### Task statement
Output every line below without omitting or altering anything.

### Dataset excerpt
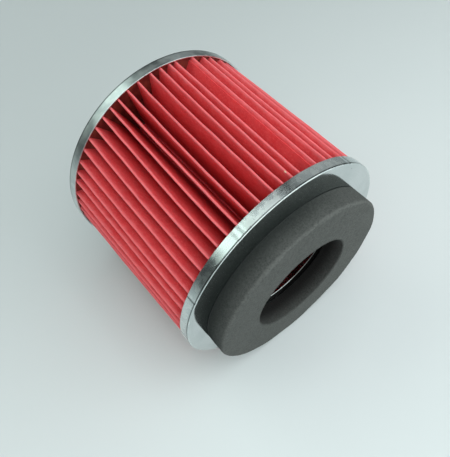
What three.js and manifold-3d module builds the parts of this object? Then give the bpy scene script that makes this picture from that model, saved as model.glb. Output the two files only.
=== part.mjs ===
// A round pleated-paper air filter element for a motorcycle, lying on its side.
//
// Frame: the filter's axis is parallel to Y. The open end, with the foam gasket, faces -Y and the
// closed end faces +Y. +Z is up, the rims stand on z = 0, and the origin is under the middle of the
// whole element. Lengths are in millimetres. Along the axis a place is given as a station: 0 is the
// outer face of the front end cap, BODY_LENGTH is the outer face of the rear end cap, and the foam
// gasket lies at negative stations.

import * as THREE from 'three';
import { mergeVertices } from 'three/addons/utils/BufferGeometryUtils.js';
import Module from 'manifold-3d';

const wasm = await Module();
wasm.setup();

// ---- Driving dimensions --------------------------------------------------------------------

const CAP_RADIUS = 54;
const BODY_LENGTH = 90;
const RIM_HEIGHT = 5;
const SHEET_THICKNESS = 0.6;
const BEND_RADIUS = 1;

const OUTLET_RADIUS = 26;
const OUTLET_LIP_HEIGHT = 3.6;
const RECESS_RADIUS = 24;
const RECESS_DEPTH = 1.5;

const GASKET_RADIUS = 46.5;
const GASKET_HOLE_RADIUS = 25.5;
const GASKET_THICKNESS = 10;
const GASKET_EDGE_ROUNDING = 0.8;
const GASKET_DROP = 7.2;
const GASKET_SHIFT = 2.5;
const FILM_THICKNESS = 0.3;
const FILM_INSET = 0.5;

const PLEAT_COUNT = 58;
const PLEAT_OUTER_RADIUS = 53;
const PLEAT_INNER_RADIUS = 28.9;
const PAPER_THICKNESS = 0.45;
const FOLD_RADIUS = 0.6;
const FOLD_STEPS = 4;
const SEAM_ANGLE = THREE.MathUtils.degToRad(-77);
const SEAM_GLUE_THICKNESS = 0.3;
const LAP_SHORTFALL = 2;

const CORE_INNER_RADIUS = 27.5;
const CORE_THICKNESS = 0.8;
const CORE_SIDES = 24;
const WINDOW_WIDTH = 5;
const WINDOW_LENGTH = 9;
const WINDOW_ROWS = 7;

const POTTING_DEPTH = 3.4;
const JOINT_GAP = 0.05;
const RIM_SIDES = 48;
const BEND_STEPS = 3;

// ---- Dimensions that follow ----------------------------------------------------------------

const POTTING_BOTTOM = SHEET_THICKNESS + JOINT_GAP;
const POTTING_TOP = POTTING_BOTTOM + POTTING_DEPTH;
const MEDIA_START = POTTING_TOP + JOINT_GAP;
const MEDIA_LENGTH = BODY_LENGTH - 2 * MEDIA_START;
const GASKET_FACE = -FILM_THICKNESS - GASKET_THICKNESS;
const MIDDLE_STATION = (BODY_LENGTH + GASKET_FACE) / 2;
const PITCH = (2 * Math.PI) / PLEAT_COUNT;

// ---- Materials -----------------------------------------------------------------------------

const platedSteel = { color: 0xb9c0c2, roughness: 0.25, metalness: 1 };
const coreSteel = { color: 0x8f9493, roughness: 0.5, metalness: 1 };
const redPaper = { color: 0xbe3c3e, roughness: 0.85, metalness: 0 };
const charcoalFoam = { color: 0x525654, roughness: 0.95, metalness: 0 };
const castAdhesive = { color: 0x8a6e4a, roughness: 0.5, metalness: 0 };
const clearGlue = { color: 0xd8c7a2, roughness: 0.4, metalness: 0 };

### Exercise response
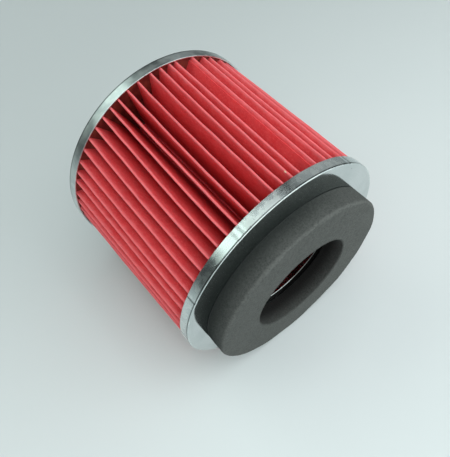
What three.js and manifold-3d module builds the parts of this object? Then give the bpy scene script that makes this picture from that model, saved as model.glb. Output the two files only.
=== part.mjs ===
// A round pleated-paper air filter element for a motorcycle, lying on its side.
//
// Frame: the filter's axis is parallel to Y. The open end, with the foam gasket, faces -Y and the
// closed end faces +Y. +Z is up, the rims stand on z = 0, and the origin is under the middle of the
// whole element. Lengths are in millimetres. Along the axis a place is given as a station: 0 is the
// outer face of the front end cap, BODY_LENGTH is the outer face of the rear end cap, and the foam
// gasket lies at negative stations.

import * as THREE from 'three';
import { mergeVertices } from 'three/addons/utils/BufferGeometryUtils.js';
import Module from 'manifold-3d';

const wasm = await Module();
wasm.setup();

// ---- Driving dimensions --------------------------------------------------------------------

const CAP_RADIUS = 54;
const BODY_LENGTH = 90;
const RIM_HEIGHT = 5;
const SHEET_THICKNESS = 0.6;
const BEND_RADIUS = 1;

const OUTLET_RADIUS = 26;
const OUTLET_LIP_HEIGHT = 3.6;
const RECESS_RADIUS = 24;
const RECESS_DEPTH = 1.5;

const GASKET_RADIUS = 46.5;
const GASKET_HOLE_RADIUS = 25.5;
const GASKET_THICKNESS = 10;
const GASKET_EDGE_ROUNDING = 0.8;
const GASKET_DROP = 7.2;
const GASKET_SHIFT = 2.5;
const FILM_THICKNESS = 0.3;
const FILM_INSET = 0.5;

const PLEAT_COUNT = 58;
const PLEAT_OUTER_RADIUS = 53;
const PLEAT_INNER_RADIUS = 28.9;
const PAPER_THICKNESS = 0.45;
const FOLD_RADIUS = 0.6;
const FOLD_STEPS = 4;
const SEAM_ANGLE = THREE.MathUtils.degToRad(-77);
const SEAM_GLUE_THICKNESS = 0.3;
const LAP_SHORTFALL = 2;

const CORE_INNER_RADIUS = 27.5;
const CORE_THICKNESS = 0.8;
const CORE_SIDES = 24;
const WINDOW_WIDTH = 5;
const WINDOW_LENGTH = 9;
const WINDOW_ROWS = 7;

const POTTING_DEPTH = 3.4;
const JOINT_GAP = 0.05;
const RIM_SIDES = 48;
const BEND_STEPS = 3;

// ---- Dimensions that follow ----------------------------------------------------------------

const POTTING_BOTTOM = SHEET_THICKNESS + JOINT_GAP;
const POTTING_TOP = POTTING_BOTTOM + POTTING_DEPTH;
const MEDIA_START = POTTING_TOP + JOINT_GAP;
const MEDIA_LENGTH = BODY_LENGTH - 2 * MEDIA_START;
const GASKET_FACE = -FILM_THICKNESS - GASKET_THICKNESS;
const MIDDLE_STATION = (BODY_LENGTH + GASKET_FACE) / 2;
const PITCH = (2 * Math.PI) / PLEAT_COUNT;

// ---- Materials -----------------------------------------------------------------------------

const platedSteel = { color: 0xb9c0c2, roughness: 0.25, metalness: 1 };
const coreSteel = { color: 0x8f9493, roughness: 0.5, metalness: 1 };
const redPaper = { color: 0xbe3c3e, roughness: 0.85, metalness: 0 };
const charcoalFoam = { color: 0x525654, roughness: 0.95, metalness: 0 };
const castAdhesive = { color: 0x8a6e4a, roughness: 0.5, metalness: 0 };
const clearGlue = { color: 0xd8c7a2, roughness: 0.4, metalness: 0 };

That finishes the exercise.